What needs to be done?

In my example I have used the Nginx ingress controller, if you want to see how it is done please reffer to the documentaion of each solution I mentioned previuosly.

It’s easier done that said :)

The required configuration needs to be done on the ingress controller. If you have used a this helm chart to implemet you Nginx ingress contorller you need to add the following to the helm-values.yaml file.

controller:
  service:
    externalTrafficPolicy: Local

And apply it to update your configuration.

helm [install-upgrade] --namespace nginx-ingress --create-namespace -f helm-values.yaml helm-release kubernetes-nginx-ingress/ingress-nginx
plese note that if you already have the nginx ingress installed you need to update the installation.

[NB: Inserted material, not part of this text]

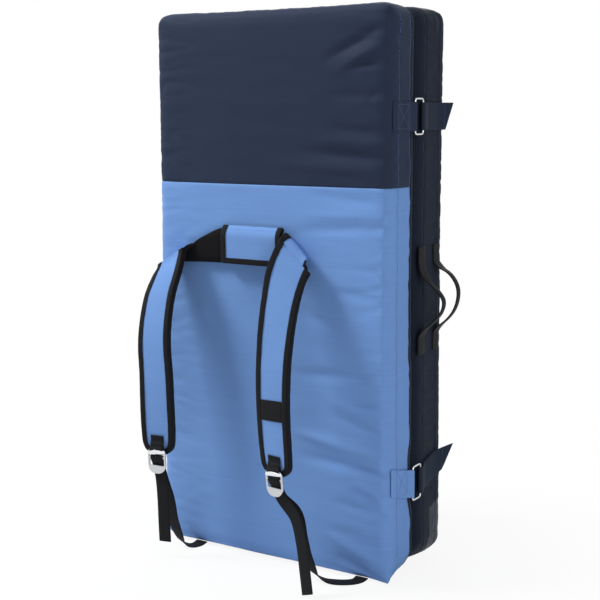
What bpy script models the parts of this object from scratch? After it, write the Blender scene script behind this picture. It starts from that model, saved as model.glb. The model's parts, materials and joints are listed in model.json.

Another way is to edit the ingress controller service.

kubectl -n nginx-ingress edit svc <your-nginx-ingress-controller-name>

Then add externalTrafficPolicy: Local to the spec section of the service definition.

please note that this method is not persistent as it can be owerwritten next time you update the helm relase or update the deployment.

en voilà! You can now see the users’ real IP addresses appearing in your logs and application. If you are intrested to read more about the externalTrafficPolicy please refer to the doc here.

Conclusion

Exposing users’ real IP addresses in your Kubernetes cluster can vastly improve your application’s logging, security, analytics, and performance monitoring. By understanding and addressing the challenges posed by default Ingress Controller behaviors, and implementing the necessary configurations, you can gain invaluable insights and control over your application’s environment. The benefits of accurate user data and enhanced security measures significantly outweigh the additional setup complexity, making this a worthwhile enhancement for any Kubernetes-based application.